## begin Data shown

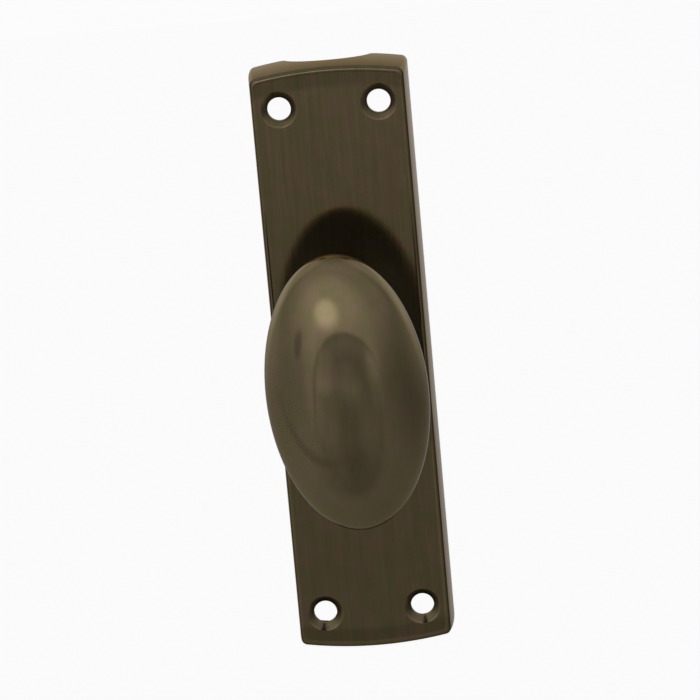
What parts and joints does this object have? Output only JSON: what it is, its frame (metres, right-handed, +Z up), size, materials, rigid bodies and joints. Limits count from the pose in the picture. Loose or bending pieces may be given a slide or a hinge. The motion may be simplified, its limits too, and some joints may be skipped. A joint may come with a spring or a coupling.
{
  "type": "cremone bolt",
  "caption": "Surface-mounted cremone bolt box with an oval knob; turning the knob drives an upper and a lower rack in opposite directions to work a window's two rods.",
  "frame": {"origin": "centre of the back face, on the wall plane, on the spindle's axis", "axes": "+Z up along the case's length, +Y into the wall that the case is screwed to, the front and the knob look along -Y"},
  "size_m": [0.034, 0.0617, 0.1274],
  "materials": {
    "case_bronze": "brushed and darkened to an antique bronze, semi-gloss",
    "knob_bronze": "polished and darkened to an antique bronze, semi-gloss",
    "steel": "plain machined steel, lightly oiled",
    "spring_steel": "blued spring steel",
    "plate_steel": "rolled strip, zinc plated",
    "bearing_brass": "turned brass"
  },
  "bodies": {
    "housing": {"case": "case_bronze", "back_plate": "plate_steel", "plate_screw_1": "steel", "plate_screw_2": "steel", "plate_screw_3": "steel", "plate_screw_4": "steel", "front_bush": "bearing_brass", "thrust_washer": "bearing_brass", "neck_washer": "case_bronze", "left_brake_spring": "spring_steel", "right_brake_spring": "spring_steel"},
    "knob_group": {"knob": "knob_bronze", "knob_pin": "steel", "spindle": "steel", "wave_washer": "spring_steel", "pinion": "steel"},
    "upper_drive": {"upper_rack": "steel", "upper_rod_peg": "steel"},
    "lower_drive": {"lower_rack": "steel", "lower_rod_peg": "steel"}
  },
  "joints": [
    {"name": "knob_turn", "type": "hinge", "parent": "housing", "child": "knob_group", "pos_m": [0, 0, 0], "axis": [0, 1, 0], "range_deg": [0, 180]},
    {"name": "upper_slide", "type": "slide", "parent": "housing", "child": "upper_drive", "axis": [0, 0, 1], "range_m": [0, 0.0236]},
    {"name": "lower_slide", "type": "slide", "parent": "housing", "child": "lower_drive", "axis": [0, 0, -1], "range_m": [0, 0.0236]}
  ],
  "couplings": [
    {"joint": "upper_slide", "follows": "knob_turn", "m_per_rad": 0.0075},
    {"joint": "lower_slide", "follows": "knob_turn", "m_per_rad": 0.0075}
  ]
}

## end Data shown

Problem statement
All of the data needs to be printed once more, exactly.

Response to this exercise
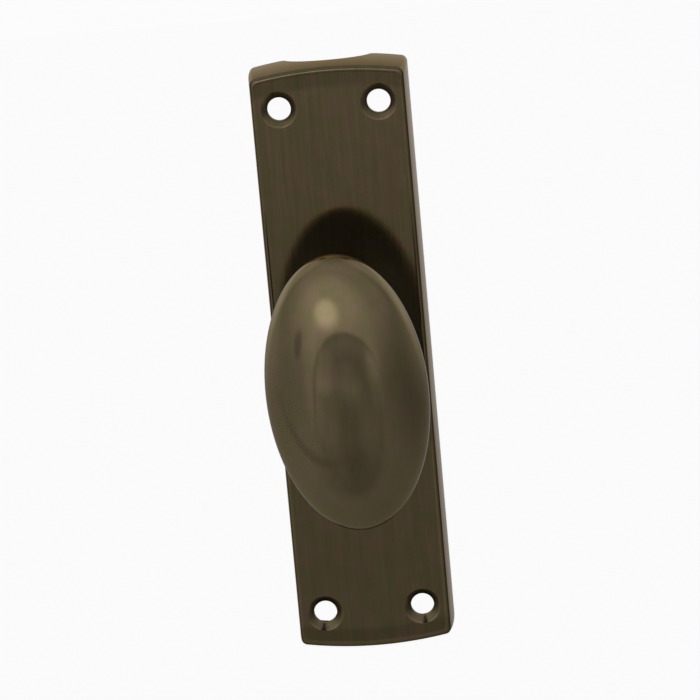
What parts and joints does this object have? Output only JSON: what it is, its frame (metres, right-handed, +Z up), size, materials, rigid bodies and joints. Limits count from the pose in the picture. Loose or bending pieces may be given a slide or a hinge. The motion may be simplified, its limits too, and some joints may be skipped. A joint may come with a spring or a coupling.
{
  "type": "cremone bolt",
  "caption": "Surface-mounted cremone bolt box with an oval knob; turning the knob drives an upper and a lower rack in opposite directions to work a window's two rods.",
  "frame": {"origin": "centre of the back face, on the wall plane, on the spindle's axis", "axes": "+Z up along the case's length, +Y into the wall that the case is screwed to, the front and the knob look along -Y"},
  "size_m": [0.034, 0.0617, 0.1274],
  "materials": {
    "case_bronze": "brushed and darkened to an antique bronze, semi-gloss",
    "knob_bronze": "polished and darkened to an antique bronze, semi-gloss",
    "steel": "plain machined steel, lightly oiled",
    "spring_steel": "blued spring steel",
    "plate_steel": "rolled strip, zinc plated",
    "bearing_brass": "turned brass"
  },
  "bodies": {
    "housing": {"case": "case_bronze", "back_plate": "plate_steel", "plate_screw_1": "steel", "plate_screw_2": "steel", "plate_screw_3": "steel", "plate_screw_4": "steel", "front_bush": "bearing_brass", "thrust_washer": "bearing_brass", "neck_washer": "case_bronze", "left_brake_spring": "spring_steel", "right_brake_spring": "spring_steel"},
    "knob_group": {"knob": "knob_bronze", "knob_pin": "steel", "spindle": "steel", "wave_washer": "spring_steel", "pinion": "steel"},
    "upper_drive": {"upper_rack": "steel", "upper_rod_peg": "steel"},
    "lower_drive": {"lower_rack": "steel", "lower_rod_peg": "steel"}
  },
  "joints": [
    {"name": "knob_turn", "type": "hinge", "parent": "housing", "child": "knob_group", "pos_m": [0, 0, 0], "axis": [0, 1, 0], "range_deg": [0, 180]},
    {"name": "upper_slide", "type": "slide", "parent": "housing", "child": "upper_drive", "axis": [0, 0, 1], "range_m": [0, 0.0236]},
    {"name": "lower_slide", "type": "slide", "parent": "housing", "child": "lower_drive", "axis": [0, 0, -1], "range_m": [0, 0.0236]}
  ],
  "couplings": [
    {"joint": "upper_slide", "follows": "knob_turn", "m_per_rad": 0.0075},
    {"joint": "lower_slide", "follows": "knob_turn", "m_per_rad": 0.0075}
  ]
}